It had always seemed illogical that Medicare coverage for under-65 ESRD patients ends 36 months after a successful kidney transplant. Why would Medicare make a huge investment in a transplant and then stop paying to safeguard the organ from rejection? For this reason, decades ago kidney care advocates sought a new Medicare benefit extending coverage for immunosuppressive drugs. This bill finally became law in December 2020, and is now being implemented by Medicare.
While kidney care advocates applauded this development, it’s important to understand that the context for the bill has changed in light of passage of the Affordable Care Act (ACA). The ACA guarantees that most people without insurance may buy comprehensive coverage without any exclusions for pre-existing conditions, including kidney disease.
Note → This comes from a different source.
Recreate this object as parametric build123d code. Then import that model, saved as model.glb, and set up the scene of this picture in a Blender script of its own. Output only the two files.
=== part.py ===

The Medicare immunosuppressive drug benefit only covers anti-rejection drugs. According to the US Renal Data System, the average annual medical expense for an under-65 transplant patient with a functioning graft is around $25,000. If the graft fails, the expense rises to $100,000 for that year. Only about $2,200 of expenses are for immunosuppressive drugs, and that’s only about one quarter of the average patient’s total Rx drug expenses. A transplant patient who enrolls in an ACA plan is pretty much guaranteed to get back all of the premium dollars he or she pays in.
So, Part B immunosuppressive drug coverage is not a substitute for major medical coverage. Major medical coverage helps protect you from both health and financial risks. Part B immunosuppressive drug coverage is intended to protect your graft from rejection during any gap in major medical coverage. This may be important in the ten states that have not expanded Medicaid to childless adults under the ACA.
If you do not have health coverage through an employer, you may enroll in a Marketplace plan through the Affordable Care Act. When your Medicare coverage ends, you will have a special enrollment period for Marketplace coverage.